冒頭から、マークの不在は語られずともすべての場面に染みついている。写真や回想、何気ない会話のなかで、彼の存在は常にブリジットとともにあり、観る者にとっても深い喪失感を共有させる。彼の死は、物語の起点でありながら、ブリジットとその子どもたち、そして旧友たちの現在を深く照らし出す静かな灯りでもある。
そんな中、お馴染みのプレイボーイ、ダニエルも再登場する。歳を重ねた彼が相変わらず調子の良い言動を繰り返しながらも、どこか物悲しさを漂わせている姿に、年月の重みと、それでも変わらない人間の愛嬌を感じずにはいられない。彼の存在は、本作にほどよい軽やかさと、老いゆくことへのユーモアを添えている。
物語のもう1つの軸となるのが、ブリジットの長男・ビリーの成長。父の死をまだ受け入れられずにいる彼は、母を悲しませまいと、自分の気持ちを抑え込んでしまう。その心の機微がとても丁寧に描かれており、彼の心の奥底にある痛みに自然と共感を寄せることになる。そんな彼を支えるのが、かつては不誠実だったダニエル、そして厳格だと思われていた担任教師。正反対の2人が異なる形で彼の成長を導いていく構図は、本作の中でも特に心温まる見どころとなっている。
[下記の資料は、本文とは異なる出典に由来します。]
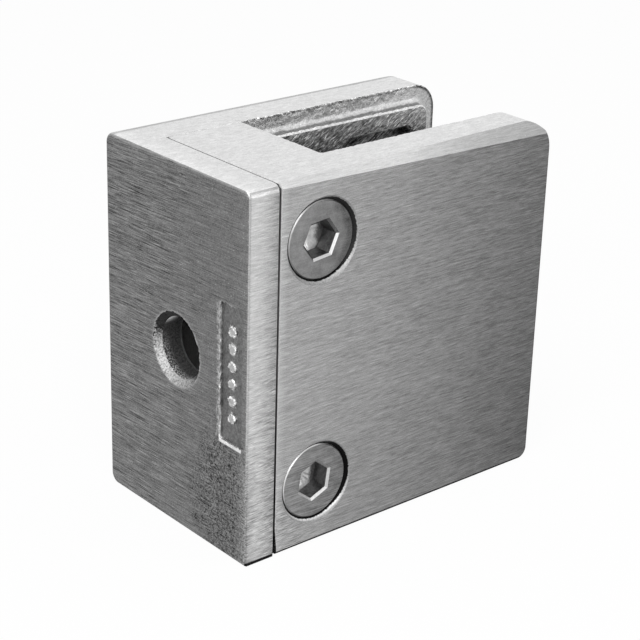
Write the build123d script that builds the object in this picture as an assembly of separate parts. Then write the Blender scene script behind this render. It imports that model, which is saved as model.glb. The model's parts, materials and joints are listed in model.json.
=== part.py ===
from build123d import *
import os

# A square clamp with a flat back that holds the edge of a glass panel on a post.
# The origin is the centre of the mounting hole, in the mounting face. +X runs along
# that hole into the clamp and on to the open end of the glass slot, +Y runs from the
# front jaw to the back jaw, and +Z is up. Sizes are in millimetres.

# Overall sizes
width = 46.0
height = 45.0
depth = 26.7

# End wall, jaws and the block behind the front jaw
end_wall = 4.25
front_jaw = 5.9
back_jaw = 6.15
slot_floor = 14.8
seam_gap = 0.25
joint_gap = 0.04
slot_root_radius = 0.4

# Rounded and broken outer edges
top_end_radius = 3.5
bottom_end_radius = 1.4
back_edge_radius = 1.3
end_wall_top_radius = 0.9
face_edge_radius = 0.4
seam_chamfer = 0.13

# Ground bevel along the top edge of the front jaw, wider towards the open end
bevel_at_seam = 0.6
bevel_at_end = 1.6

# Mounting hole, its chamfer and the seat of the bolt head behind it
bore_from_front = 13.0
bore_diameter = 7.5
bore_chamfer = 0.75
bolt_seat_diameter = 15.0
bolt_seat_depth = 0.75

# Room for the bolt head inside the block, open towards the back jaw
head_pocket_width = 15.0
head_pocket_web = 3.8
head_pocket_chamfer = 0.6

# Sunk strip on the mounting face, with a row of plain foundry pips
strip_from_front = 0.8
strip_width = 4.05
strip_length = 16.7
strip_above_middle = 0.35
strip_depth = 0.35
strip_corner_radius = 0.5
pip_count = 6
pip_pitch = 2.1
pip_diameter = 1.3
pip_height = 0.22
pip_chamfer = 0.1

# Raised seat for the gasket on the inner face of each jaw
seat_rise = 1.4
seat_draft = 6.0
seat_margin = 2.1
seat_corner_radius = 1.6
seat_root_radius = 0.7
seat_chamfer = 0.2

# Pocket in the seat that takes the tongue of the gasket
tongue_rail = 2.6
tongue_width = 11.6
tongue_depth = 2.2
tongue_corner_radius = 1.5
tongue_chamfer = 0.3

# Screws with a small countersunk head and a hexagon socket
thread_diameter = 6.0
screw_length = 25.0
screw_hole_diameter = 6.4
screw_hole_wall = 1.15
screw_from_edge = 7.65
countersink_diameter = 10.3
head_sink = 0.35
running_clearance = 0.05
head_edge = 0.15
tip_chamfer = 0.7
socket_flats = 4.0
socket_depth = 2.4
socket_chamfer = 0.25
drill_point = 0.6
upper_socket_turn = 6.0
lower_socket_turn = 22.0
tapped_end_room = 0.4
tapped_mouth = 0.4

# Places worked out from the sizes
front_y = -bore_from_front
back_y = front_y + depth
front_seat_y = front_y + front_jaw
back_seat_y = back_y - back_jaw
block_x = end_wall + seam_gap
block_y = back_seat_y - joint_gap
half_height = height / 2
screw_x = slot_floor - screw_hole_wall - screw_hole_diameter / 2
screw_z = half_height - screw_from_edge
screw_y = front_y + head_sink
head_pocket_end = slot_floor - head_pocket_web
reach = 2 * max(width, height, depth)
tolerance = 0.001


def edges_within(part, low, high):
    """The edges that lie wholly inside the box between two corners."""
    found = ShapeList()
    for edge in part.edges():
        box = edge.bounding_box()
        ends = zip((box.min.X, box.min.Y, box.min.Z), (box.max.X, box.max.Y, box.max.Z), low, high)
        if all(a >= c - tolerance and b <= d + tolerance for a, b, c, d in ends):
            found.append(edge)
    return found


def soften_seam(half, x, y_end):
    """Breaks the edges of one half that show along the seam beside the end wall."""
    front = edges_within(half, (x, front_y, -half_height), (x, back_y, half_height))
    shown = [
        edge
        for edge in front
        if edge.center().Y < front_y + bevel_at_end
        or abs(edge.center().Z) > half_height - tolerance
        and edge.center().Y < y_end
    ]
    return chamfer(shown, seam_chamfer)


def side_outline(x_start):
    """The clamp's outline seen from the front, rounded at the open end, as a slab."""
    corners = [
        (x_start, -half_height),
        (width, -half_height),
        (width, half_height),
        (x_start, half_height),
    ]
    face = Plane.XZ * make_face(Polyline(*corners, close=True))
    upper = face.vertices().sort_by(Axis.Z)[-2:].sort_by(Axis.X)[-1]
    face = fillet(upper, top_end_radius)
    lower = face.vertices().sort_by(Axis.Z)[:2].sort_by(Axis.X)[-1]
    face = fillet(lower, bottom_end_radius)
    return extrude(face, reach, both=True)


def plan_solid(points):
    """A plan outline carried over the full height."""
    plan = make_face(Polyline(*points, close=True))
    return Pos(0, 0, -half_height) * extrude(plan, height)


def seat_plane(y, facing):
    """A plane on a jaw's inner face. Its x runs with X and its normal leaves the metal."""
    return Plane(origin=(0, y, 0), x_dir=(1, 0, 0), z_dir=(0, facing, 0))


def add_gasket_seat(jaw, y, facing):
    """Raises the drafted seat on a jaw's inner face and sinks the tongue pocket in it."""
    seat_end = width - seat_margin
    seat_start = slot_floor + seat_margin
    seat_high = height - 2 * seat_margin
    tongue_end = seat_end - tongue_rail
    tongue_high = seat_high - 2 * tongue_rail
    plane = seat_plane(y, facing)

    pad = RectangleRounded(seat_end - seat_start, seat_high, seat_corner_radius)
    pad = plane * Pos((seat_start + seat_end) / 2, 0) * pad
    jaw += extrude(pad, seat_rise, dir=plane.z_dir, taper=seat_draft)
    root = edges_within(
        jaw,
        (seat_start, y, -seat_high / 2),
        (seat_end, y, seat_high / 2),
    )
    jaw = fillet(root, seat_root_radius)
    top_y = y + facing * seat_rise
    rim = edges_within(
        jaw,
        (seat_start, top_y, -seat_high / 2),
        (seat_end, top_y, seat_high / 2),
    )
    jaw = chamfer(rim, seat_chamfer)

    floor_y = top_y - facing * tongue_depth
    mouth = RectangleRounded(tongue_width, tongue_high, tongue_corner_radius)
    mouth = seat_plane(top_y, facing) * Pos(tongue_end - tongue_width / 2, 0) * mouth
    jaw -= extrude(mouth, tongue_depth, dir=(0, -facing, 0))
    pocket_rims = edges_within(
        jaw,
        (tongue_end - tongue_width, min(top_y, floor_y), -tongue_high / 2),
        (tongue_end, max(top_y, floor_y), tongue_high / 2),
    ).filter_by_position(Axis.Y, top_y - tolerance, top_y + tolerance)
    return chamfer(pocket_rims, tongue_chamfer)


def bevel_cutter():
    """A wedge whose section grows from the seam to the open end."""
    sections = []
    for x, leg in ((block_x, bevel_at_seam), (width, bevel_at_end)):
        corner = (x, front_y, half_height)
        down = (x, front_y, half_height - leg)
        along = (x, front_y + leg, half_height)
        sections.append(make_face(Polyline(corner, down, along, close=True)))
    return loft(sections, ruled=True)


def bore_cutter():
    """The mounting hole with its chamfer, and the round seat of the bolt head."""
    bore = bore_diameter / 2
    mouth = bore + bore_chamfer
    bolt_seat = bolt_seat_diameter / 2
    seat_x = end_wall - bolt_seat_depth
    profile = [
        (-1, 0),
        (-1, mouth + 1),
        (bore_chamfer, bore),
        (seat_x, bore),
        (seat_x, bolt_seat),
        (end_wall + 1, bolt_seat),
        (end_wall + 1, 0),
    ]
    return revolve(make_face(Polyline(*profile, close=True)), Axis.X)


def sunk_strip():
    """The strip let into the mounting face, and the pips that stand in it."""
    centre = (strip_depth, front_y + strip_from_front + strip_width / 2, strip_above_middle)
    floor = Plane(origin=centre, x_dir=(0, 0, 1), z_dir=(-1, 0, 0))
    outline = RectangleRounded(strip_length, strip_width, strip_corner_radius)
    strip = extrude(floor * outline, strip_depth)
    pip = extrude(Circle(pip_diameter / 2), pip_height)
    pip = chamfer(pip.edges().sort_by(Axis.Z)[-1], pip_chamfer)
    spots = GridLocations(pip_pitch, pip_pitch, pip_count, 1)
    return strip, [floor * spot * pip for spot in spots]


def tapped_hole(z):
    """A blind tapped hole in the back jaw, with a chamfered mouth."""
    radius = thread_diameter / 2
    bottom = screw_y + screw_length + tapped_end_room
    profile = [
        (0, back_seat_y - 1),
        (radius + tapped_mouth + 1, back_seat_y - 1),
        (radius, back_seat_y + tapped_mouth),
        (radius, bottom),
        (0, bottom),
    ]
    hole = revolve(make_face(Polyline(*profile, close=True)), Axis.Y)
    return Pos(screw_x, 0, z) * hole


def screw_hole(z):
    """A countersunk clearance hole through the front jaw and the block."""
    rim = countersink_diameter / 2
    hole = screw_hole_diameter / 2
    profile = [
        (0, front_y - 1),
        (rim + 1, front_y - 1),
        (hole, front_y + rim - hole),
        (hole, block_y + 1),
        (0, block_y + 1),
    ]
    cutter = revolve(make_face(Polyline(*profile, close=True)), Axis.Y)
    return Pos(screw_x, 0, z) * cutter


def head_pocket():
    """The U-shaped room for the bolt head, open to the end wall and the back jaw."""
    radius = head_pocket_width / 2
    plane = Plane(origin=(block_x - 1, 0, 0), x_dir=(0, 1, 0), z_dir=(1, 0, 0))
    outline = Circle(radius) + Pos(reach / 2, 0) * Rectangle(reach, head_pocket_width)
    room = extrude(plane * outline, head_pocket_end - block_x + 1)
    floor_edges = room.edges().filter_by_position(
        Axis.X, head_pocket_end - tolerance, head_pocket_end + tolerance
    )
    far_edge = floor_edges.sort_by(Axis.Y)[-1]
    return chamfer([e for e in floor_edges if e is not far_edge], head_pocket_chamfer)


def make_back_half():
    """End wall and back jaw, cast in one piece."""
    half = plan_solid(
        [
            (0, front_y),
            (end_wall, front_y),
            (end_wall, back_seat_y),
            (width, back_seat_y),
            (width, back_y),
            (0, back_y),
        ]
    )
    half &= side_outline(0)
    far = edges_within(half, (0, back_y, half_height), (width, back_y, half_height))
    low = edges_within(half, (0, back_y, -half_height), (width, back_y, -half_height))
    half = fillet(far + low, back_edge_radius)
    crown = edges_within(half, (0, front_y, half_height), (end_wall, front_y, half_height))
    half = fillet(crown, end_wall_top_radius)
    near = edges_within(half, (0, front_y, -half_height), (0, front_y, half_height))
    half = fillet(near, face_edge_radius)
    half = soften_seam(half, end_wall, back_seat_y)

    half = add_gasket_seat(half, back_seat_y, -1)
    half -= bore_cutter()
    strip, pips = sunk_strip()
    half = half - strip + pips
    for z in (screw_z, -screw_z):
        half -= tapped_hole(z)
    return half


def make_front_half():
    """Front jaw and the block that closes the slot, cast in one piece."""
    half = plan_solid(
        [
            (block_x, front_y),
            (width, front_y),
            (width, front_seat_y),
            (slot_floor, front_seat_y),
            (slot_floor, block_y),
            (block_x, block_y),
        ]
    )
    half &= side_outline(block_x)
    root = edges_within(
        half,
        (slot_floor, front_seat_y, -half_height),
        (slot_floor, front_seat_y, half_height),
    )
    half = fillet(root, slot_root_radius)
    face_rim = edges_within(
        half,
        (block_x, front_y, -half_height),
        (width, front_y, half_height),
    ).filter_by_position(Axis.X, block_x + tolerance, width)
    half = fillet(face_rim, face_edge_radius)
    half -= bevel_cutter()
    half = soften_seam(half, block_x, block_y)

    half = add_gasket_seat(half, front_seat_y, 1)
    half -= head_pocket()
    for z in (screw_z, -screw_z):
        half -= screw_hole(z)
    return half


def make_screw(z, turn):
    """One screw in its seat, with its socket turned from the X axis."""
    head = countersink_diameter / 2 - head_sink - running_clearance
    shank = thread_diameter / 2 - running_clearance
    profile = [
        (0, 0),
        (head - 2 * head_edge, 0),
        (head - head_edge, head_edge),
        (shank, head - shank),
        (shank, screw_length - tip_chamfer),
        (shank - tip_chamfer, screw_length),
        (0, screw_length),
    ]
    screw = revolve(make_face(Polyline(*profile, close=True)), Axis.Y)
    mouth = Plane(origin=(0, 0, 0), x_dir=(1, 0, 0), z_dir=(0, -1, 0))
    socket = RegularPolygon(socket_flats / 2, 6, major_radius=False, rotation=turn)
    screw -= extrude(mouth * socket, socket_depth, dir=(0, 1, 0))
    screw = chamfer(screw.edges().filter_by(GeomType.LINE).group_by(Axis.Y)[0], socket_chamfer)
    point = [(0, 0), (socket_flats / 2, 0), (0, drill_point)]
    screw -= Pos(0, socket_depth, 0) * revolve(make_face(Polyline(*point, close=True)), Axis.Y)
    return Pos(screw_x, screw_y, z) * screw


nodes = {
    "back_half": make_back_half(),
    "front_half": make_front_half(),
    "upper_screw": make_screw(screw_z, upper_socket_turn),
    "lower_screw": make_screw(-screw_z, lower_socket_turn),
}

os.makedirs("parts", exist_ok=True)
for name, solid in nodes.items():
    export_step(solid, f"parts/{name}.step")
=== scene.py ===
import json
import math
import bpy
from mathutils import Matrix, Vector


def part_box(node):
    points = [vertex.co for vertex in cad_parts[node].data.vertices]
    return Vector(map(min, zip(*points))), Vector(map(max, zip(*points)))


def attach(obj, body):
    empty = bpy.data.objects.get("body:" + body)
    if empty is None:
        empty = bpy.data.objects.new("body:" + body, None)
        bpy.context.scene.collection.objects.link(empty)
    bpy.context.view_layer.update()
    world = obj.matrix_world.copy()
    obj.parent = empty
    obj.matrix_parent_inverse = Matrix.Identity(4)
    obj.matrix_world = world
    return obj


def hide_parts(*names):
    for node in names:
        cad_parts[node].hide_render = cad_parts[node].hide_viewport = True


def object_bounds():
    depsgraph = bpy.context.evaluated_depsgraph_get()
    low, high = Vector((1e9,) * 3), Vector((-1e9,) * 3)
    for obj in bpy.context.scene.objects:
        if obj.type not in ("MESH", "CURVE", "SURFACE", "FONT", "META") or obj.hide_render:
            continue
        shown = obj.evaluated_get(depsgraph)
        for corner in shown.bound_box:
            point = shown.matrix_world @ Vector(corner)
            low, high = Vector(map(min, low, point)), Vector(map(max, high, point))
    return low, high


bl_info = {
    "name": "Glass Panel Clamp",
    "version": (1, 0, 0),
    "blender": (4, 5, 0),
    "location": "View3D > Sidebar > Panel Clamp",
    "description": "Dresses the castings and screws of a glass panel clamp",
    "category": "Add Mesh",
}

import bmesh
import bpy
from bpy.props import FloatProperty, FloatVectorProperty, IntProperty, PointerProperty
from mathutils import Matrix, Vector
from mathutils.kdtree import KDTree

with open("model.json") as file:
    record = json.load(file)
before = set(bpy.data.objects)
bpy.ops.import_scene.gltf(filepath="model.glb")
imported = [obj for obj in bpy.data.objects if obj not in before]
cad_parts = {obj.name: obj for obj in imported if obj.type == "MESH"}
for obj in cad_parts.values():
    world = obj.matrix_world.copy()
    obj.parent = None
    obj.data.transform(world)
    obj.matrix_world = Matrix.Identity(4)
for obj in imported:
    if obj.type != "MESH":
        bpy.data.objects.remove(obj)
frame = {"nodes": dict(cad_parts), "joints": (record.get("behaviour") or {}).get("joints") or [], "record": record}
cad_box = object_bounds()

MM = 0.001
EPSILON = 0.005 * MM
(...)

そして、終盤にビリーがある思いを表現するシーンは、過剰な演出に頼ることなく、それでも涙を誘うだけの力強さと誠実さを湛えている。
言うまでもなく、本作をここまで心に残る作品へと引き上げている最大の要因は、レネー・ゼルウィガーによるブリジットというキャラクターへの深い愛と理解にある。ときに滑稽で、涙ぐましく、そして芯の強さを秘めたこの女性を、彼女はありったけの愛情とユーモアで演じきっている。体を張って、年齢を重ねた女性のリアルな生き方を見せながら、「ありのままの自分で生きること」の大切さを押しつけがましくなく、しかし確かな説得力を持って伝えてくる。
完璧じゃなくてもいい。自分を愛し、前を向いて歩んでいけるならそれでいい。そう思わせてくれるあたたかくて優しいフィナーレだった。
エマ・トンプソンがツボってるシーンがお気に入り。